The firmest redline was Russia’s border. But in the spring of 2024, in order to protect the northern city of Kharkiv against a Russian onslaught, the administration permitted the creation of an “ops box” — a zone within Russian territory where U.S. officers in Wiesbaden could provide the Ukrainians with precise coordinates. The initial zone covered a wide area of Ukraine’s northern border. Following North Korea’s deployment of troops to aid in Ukraine’s incursion into Russia’s Kursk region, the zone was enlarged. The U.S. military was subsequently authorized to enable missile strikes in southern Russia where the Russians were preparing their forces and equipment for their eastern Ukraine offense.

Traditionally, the CIA was barred from providing intelligence on targets within Russian territory. But the CIA could apply for “variances,” allowing for exceptions to support specific strikes. Intelligence had located a massive munitions depot in Toropets, 290 miles north of the Ukrainian border. On September 18, 2024, a swarm of drones struck the depot. The explosion, equivalent in power to a minor earthquake, created a crater the length of a football field. Later, the CIA obtained permission to facilitate Ukrainian drone strikes in southern Russia in an effort to slow the Russian advances in eastern Ukraine.

The 2023 counteroffensive intended to build on the successes of the first year. Nonetheless, despite strategic war games in Wiesbaden and the agreement on tactics, the plan was at odds with Ukrainian politics.

Ukraine’s armed forces chief, Gen. Valery Zaluzhny, backed the strategy, which aimed at an assault toward the southern city of Melitopol that would sever Russian supply lines.
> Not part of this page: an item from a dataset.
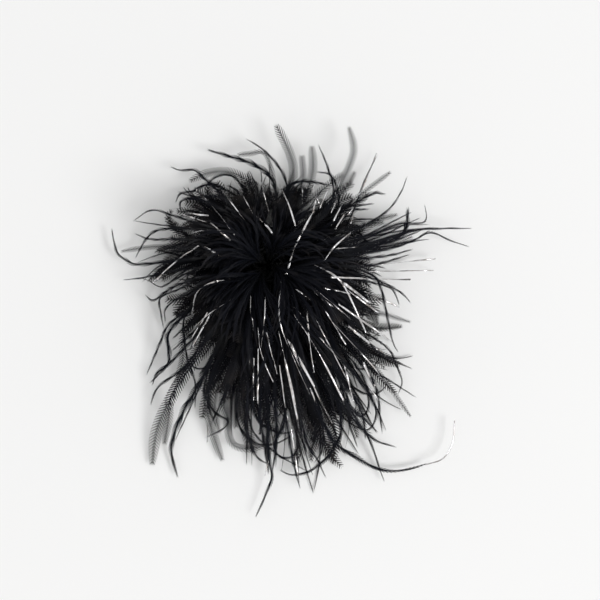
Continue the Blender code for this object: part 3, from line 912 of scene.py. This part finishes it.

However, his rival and junior, Col. Gen. Oleksandr Syrsky, proposed a different plan — to pin down Russian forces in the occupied eastern city of Bakhmut. Ukrainian President Volodymyr Zelensky sided with Syrsky, dividing the ammunition and forces between two primary fronts instead of concentrating them in one. The Ukrainians failed to retake Bakhmut, and within months, the counteroffensive ended in failure. Russia then gained the upper hand.